On the other hand, when we look into data load latency (time difference when pipe receives the notification vs. when the data is first committed into the target table), the trend shows for all three scenarios is approximately 15-25 seconds. This indicates that no matter how frequently you push your data to the external stage, it will have a latency of 15-25 seconds or higher.

A bar graph titled, "Data Load Latency"

Figure 7: Data Load Latency

The second scenario shows as we add more workload to continuous data ingestion, the average credit cost also increases. Again, the pipe credit consumption for 5MB CSV/GZIP and Parquet/Snappy gives an average of  0.00035 & 0.0003 respectively.

A bar graph titled, "Credit Consumption Trend (5MB CSV data with GZIP compression)"

Figure 8: Credit Consumption Trend (5MB CSV data with GZIP compression)

A bar graph titled, "Credit Consumption Trend (5MB Parquet data with Snappy compression)"

Figure 9: Credit Consumption Trend (5MB Parquet data with Snappy compression)

The third scenario deals with a larger delta file having a file size of 10MB and runs the simulation for 60min. The pipe credit consumption for 10MB CSV/GZIP and 10MB Parquet/Snappy gives an average pipe credit consumption of  0.0004 & 0.00032 respectively.

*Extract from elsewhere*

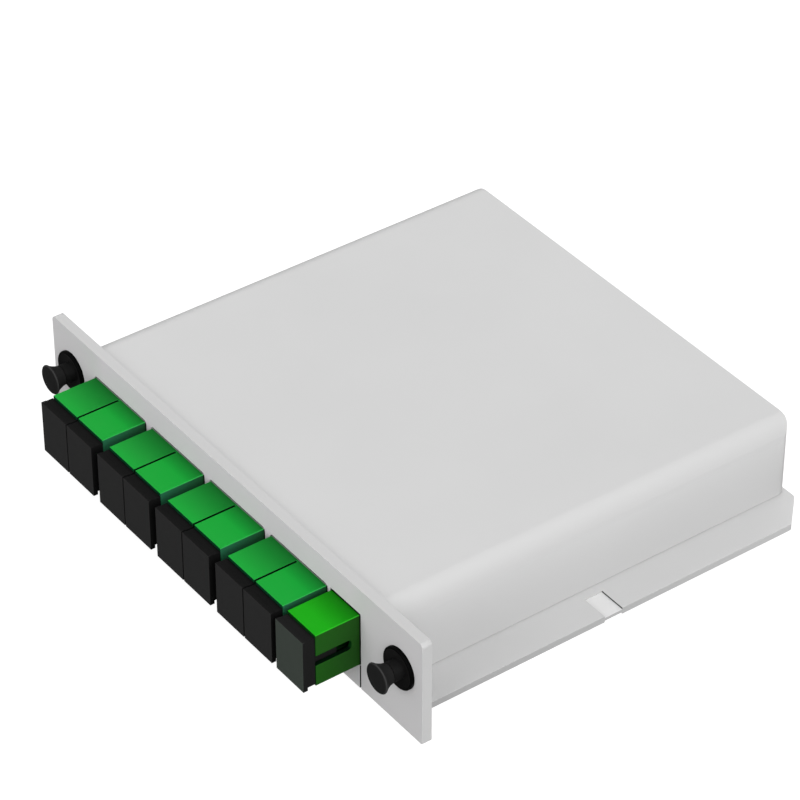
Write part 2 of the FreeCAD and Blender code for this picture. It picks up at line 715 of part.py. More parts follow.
def latch_plunger(x):
    """The latch's plunger: a flared pull knob on a shank whose bead runs in the barrel's pocket."""
    rim_r = KNOB_R - KNOB_EDGE
    steps = [(0, KNOB_FRONT), (rim_r, KNOB_FRONT),
             (KNOB_R, KNOB_FRONT + KNOB_RIM_T / 2, rim_r, KNOB_FRONT + KNOB_RIM_T),
             (FLARE_R, FLARE_Y, LATCH_HUB_R, KNOB_BACK), (SHANK_R, KNOB_BACK),
             (SHANK_R, BEAD_Y0), (BEAD_R, BEAD_Y0 + BEAD_RAMP), (BEAD_R, BEAD_Y1 - BEAD_RAMP),
             (SHANK_R, BEAD_Y1), (SHANK_R, SHANK_TIP - SHANK_NOSE),
             (SHANK_R - SHANK_NOSE, SHANK_TIP), (0, SHANK_TIP)]
    return turned(x, LATCH_Z, steps)


def rear_connector(x):
    """The plug in the rear of one port: a housing with a stop shoulder and room for the holder."""
    housing = upright(x - REAR_PLUG_W / 2, x + REAR_PLUG_W / 2, AXIS_Z - REAR_PLUG_H / 2,
                      AXIS_Z + REAR_PLUG_H / 2, REAR_PLUG_Y0, REAR_PLUG_Y1, REAR_PLUG_R)
    stop = upright(x - REAR_STOP_W / 2, x + REAR_STOP_W / 2, AXIS_Z - REAR_STOP_H / 2,
                   AXIS_Z + REAR_STOP_H / 2, REAR_STOP_Y0, REAR_STOP_Y1, REAR_STOP_R)
    play = REAR_PLUG_PLAY
    y0 = REAR_PLUG_Y0 - OVER
    cuts = [rod(x, AXIS_Z, HOLDER_R + play, y0, MID_Y + HOLDER_HALF + 2 * play),
            rod(x, AXIS_Z, FERRULE_R, y0, FERRULE_END)]
    for side in (-1, 1):
        low, high = sorted((AXIS_Z + side * (HOOK_BARB - play), AXIS_Z + side * (HOOK_HIGH + play)))
        cuts.append(block(x - HOOK_W / 2 - play, x + HOOK_W / 2 + play, y0,
                          MID_Y + HOOK_REACH + 2 * play, low, high))
    return housing.fuse(stop).removeSplitter().cut(Part.makeCompound(cuts))


def connector_boots():
    """The tapered boots behind the rear plugs."""
    boots = []
    for x in all_ports():
        steps = [(LEAD_R, REAR_PLUG_Y1), (BOOT_R0, REAR_PLUG_Y1),
                 (BOOT_R0, REAR_PLUG_Y1 + BOOT_COLLAR_L), (BOOT_R1, BOOT_Y1), (LEAD_R, BOOT_Y1)]
        boots.append(turned(x, AXIS_Z, steps))
    return Part.makeCompound(boots)


def connector_ferrules():
    """The rear plugs' ferrules, whose tips meet at the middle of the sleeves."""
    ferrules = []
    for x in all_ports():
        steps = [(0, FERRULE_TIP), (FERRULE_NOSE_R, FERRULE_TIP), (FERRULE_R, FERRULE_TIP + FERRULE_NOSE_L),
                 (FERRULE_R, FERRULE_END), (0, FERRULE_END)]
        ferrules.append(turned(x, AXIS_Z, steps))
    return Part.makeCompound(ferrules)


def splitter_case():
    """The steel case of the splitter chip."""
    x1 = CHIP_X0 + CHIP_L
    half = CHIP_SIDE / 2
    corners = [(CHIP_Y - half, CHIP_Z - half), (CHIP_Y + half, CHIP_Z - half),
               (CHIP_Y + half, CHIP_Z + half), (CHIP_Y - half, CHIP_Z + half)]
    return prism(corners, CHIP_R, lambda u, v: at(CHIP_X0, u, v), V(x1 - CHIP_X0, 0, 0))


def splitter_boot(x0, x1, half_y, half_z):
    """A soft boot at one end of the splitter case, wide at the case and narrower at the leads."""
    side = CHIP_SIDE / 2 - CHIP_BOOT_INSET

    def frame(x, hy, hz):
        points = [at(x, CHIP_Y + sy * hy, CHIP_Z + sz * hz)
                  for sy, sz in ((-1, -1), (1, -1), (1, 1), (-1, 1))]
        return Part.makePolygon(points + points[:1])

    return Part.makeLoft([frame(x0, side, side), frame(x1, half_y, half_z)], True, True)


def lead(points, radii):
    """A tube along straight runs and tangent arcs."""
    places = [at(*point) for point in points]
    path = Part.Wire(rounded_edges(places, [0.0] + radii + [0.0], False))
    heading = (places[1] - places[0]).normalize()
    section = Part.Wire([Part.makeCircle(LEAD_R, places[0], heading)])
    return path.makePipeShell([section], True, False)


def near_route(index, x):
    """An upper lead: it turns above its port, crosses over the lower leads and drops to its plug."""
    x0 = CHIP_X0 - CHIP_BOOT_L
    y0 = CHIP_Y + (1 - index) * LEAD_PITCH
    side = min(x, x0 - LEAD_BEND)
    points = [(x0, y0, UPPER_Z), (side, y0, UPPER_Z)]
    radii = [LEAD_BEND]
    if x > side:
        points += [(side, SWERVE_Y0, UPPER_Z), (x, SWERVE_Y1, UPPER_Z)]
        radii += [LEAD_BEND, LEAD_BEND]
    points += [(x, DROP_Y0, UPPER_Z), (x, DROP_Y1, LOWER_Z), (x, BOOT_Y1, LOWER_Z)]
    return points, radii + [DROP_R, DROP_R]


def far_route(index, x):
    """A lower lead: it turns back at the left wall and runs along the front to its port."""
    x0 = CHIP_X0 - CHIP_BOOT_L
    y0 = CHIP_Y + ((FAR_PORTS - 1) / 2 - index) * LEAD_PITCH
    side = FAR_SIDE + index * FAR_STEP
    cross = FAR_CROSS + index * FAR_STEP
    turn = min(LEAD_BEND, (y0 - cross) / 2 - LEAD_PLAY)
    last = min(LEAD_BEND, cross - BOOT_Y1 - LEAD_PLAY)
    return [(x0, y0, LOWER_Z), (side, y0, LOWER_Z), (side, cross, LOWER_Z),
            (x, cross, LOWER_Z), (x, BOOT_Y1, LOWER_Z)], [turn, turn, last]


def output_route(index, x):
    """The corners and bends of one output lead, from the splitter's boot to its plug."""
    if index < NEAR_PORTS:
        return near_route(index, x)
    return far_route(index - NEAR_PORTS, x)


def input_route(x):
    """The corners and bends of the input lead, from the splitter's boot to its plug."""
    x0 = CHIP_X0 + CHIP_L + CHIP_BOOT_L
    swerve_y0, swerve_y1 = INPUT_SWERVE
    points = [(x0, CHIP_Y, CHIP_Z), (INPUT_SIDE, CHIP_Y, CHIP_Z), (INPUT_SIDE, swerve_y0, CHIP_Z),
              (x, swerve_y1, CHIP_Z), (x, INPUT_DROP_Y, LOWER_Z), (x, BOOT_Y1, LOWER_Z)]
    return points, [INPUT_SIDE - x0 - LEAD_PLAY, LEAD_BEND, LEAD_BEND, DROP_R, DROP_R]


def case_screws():
    """Four pan-head screws from below."""
    screws = []
    for x in (SCREW_X, PLATE_W - SCREW_X):
        for y in SCREW_YS:
            head = post(x, y, SCREW_HEAD_R, SCREW_HEAD_Z0, SCREW_HEAD_T)
            shank = post(x, y, SCREW_R - SCREW_FIT, SCREW_HEAD_T, SCREW_TIP_Z)
            screw = fused([head, shank])
            for half_x, half_y in ((SCREW_CROSS_L, SCREW_CROSS_W), (SCREW_CROSS_W, SCREW_CROSS_L)):
                screw = screw.cut(block(x - half_x, x + half_x, y - half_y, y + half_y, 0, SCREW_CROSS_TOP))
            screws.append(screw)
    return Part.makeCompound(screws)


def build():
    """Every node of the object, by name."""
    nodes = {"faceplate": faceplate(), "cover": cover(), "base_tray": base_tray()}
    for name, x0, width in adapter_bodies():
        nodes[name] = adapter(x0, width)
    ports = all_ports()
    for i, x in enumerate(ports):
        last = i == len(ports) - 1
        label = "input" if last else "output_%d" % (i + 1)
        nodes["sleeve_holder_" + label] = sleeve_holder(x)
        nodes["dust_cap_" + label] = dust_cap(x, CAP_W_SINGLE if last else CAP_W_TWIN)
        nodes["connector_" + label] = rear_connector(x)
        points, radii = input_route(x) if last else output_route(i, x)
        nodes["lead_" + label] = lead(points, radii)
    for side, x in (("left", LATCH_END), ("right", PLATE_W - LATCH_END)):
        nodes["latch_grommet_" + side] = latch_grommet(x)
        nodes["latch_plunger_" + side] = latch_plunger(x)
    nodes["splitter_case"] = splitter_case()
    x1 = CHIP_X0 + CHIP_L
    nodes["splitter_boot_output"] = splitter_boot(CHIP_X0, CHIP_X0 - CHIP_BOOT_L, FAN_HALF_W, FAN_HALF_H)
    nodes["splitter_boot_input"] = splitter_boot(x1, x1 + CHIP_BOOT_L, INPUT_BOOT_HALF, INPUT_BOOT_HALF)
    nodes["ceramic_sleeves"] = ceramic_sleeves()
    nodes["connector_ferrules"] = connector_ferrules()
    nodes["connector_boots"] = connector_boots()
    nodes["case_screws"] = case_screws()
    return nodes


def main():
    """Writes each node to its own file and prints what it measures."""
    os.makedirs("parts", exist_ok=True)
    for name, shape in build().items():
        shape.exportStep("parts/%s.step" % name)
        print(name, "valid", shape.isValid(), "solids", len(shape.Solids), "volume", round(shape.Volume, 2))


main()
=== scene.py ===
"""Dresses the fibre splitter cassette: finishes, softened mouldings, caps, latches and a plain studio."""

from __future__ import annotations

import json
import logging
import math
from dataclasses import dataclass, replace
from enum import Enum

import bmesh
import bpy
from mathutils import Matrix, Vector


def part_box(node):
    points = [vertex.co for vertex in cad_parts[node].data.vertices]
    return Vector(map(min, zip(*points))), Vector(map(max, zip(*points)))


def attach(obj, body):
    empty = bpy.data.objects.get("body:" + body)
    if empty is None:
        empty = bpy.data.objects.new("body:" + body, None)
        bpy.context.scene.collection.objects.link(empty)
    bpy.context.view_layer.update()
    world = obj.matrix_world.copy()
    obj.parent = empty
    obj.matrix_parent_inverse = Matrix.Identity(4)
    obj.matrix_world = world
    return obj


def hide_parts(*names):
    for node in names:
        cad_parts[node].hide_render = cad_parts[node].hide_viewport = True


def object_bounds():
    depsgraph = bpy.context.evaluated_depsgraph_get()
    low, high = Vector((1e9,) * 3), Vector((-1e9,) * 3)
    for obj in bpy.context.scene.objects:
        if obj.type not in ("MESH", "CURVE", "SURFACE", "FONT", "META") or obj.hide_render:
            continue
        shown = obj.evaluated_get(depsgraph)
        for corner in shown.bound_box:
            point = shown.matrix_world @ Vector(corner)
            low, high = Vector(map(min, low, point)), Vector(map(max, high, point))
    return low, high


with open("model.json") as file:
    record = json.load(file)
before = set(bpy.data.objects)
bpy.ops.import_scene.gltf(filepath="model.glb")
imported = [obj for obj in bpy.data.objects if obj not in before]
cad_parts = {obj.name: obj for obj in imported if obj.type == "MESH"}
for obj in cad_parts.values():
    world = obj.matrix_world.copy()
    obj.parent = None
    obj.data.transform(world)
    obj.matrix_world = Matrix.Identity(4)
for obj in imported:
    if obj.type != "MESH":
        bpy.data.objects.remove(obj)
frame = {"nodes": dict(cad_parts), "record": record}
CAD_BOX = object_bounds()

MM = 0.001
WELD_M = 1e-7
NEAR_M = 1e-5
NOISE_SPAN = (0.3, 0.7)
WHITE = (1.0, 1.0, 1.0, 1.0)
ROOT_BODY = "cassette"
LOG = logging.getLogger("cassette")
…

A bar graph showcasing data.
A bar graph showcasing data.

Key Points to Consider For Snowpipe Credit Consumption

  1. The Snowpipe credit consumption increases as the file size grows, however, it is not always linear. 
  2. The credit consumption depends on the file format.
  3. The credit consumption also depends on the complexity of transformation applied during the copy command via Snowpipe. 

Conclusion

At the end of the day, the Snowpipe credit consumption is very reasonable compared to any other data integration solution available today. We hope this blog helps in your data journey.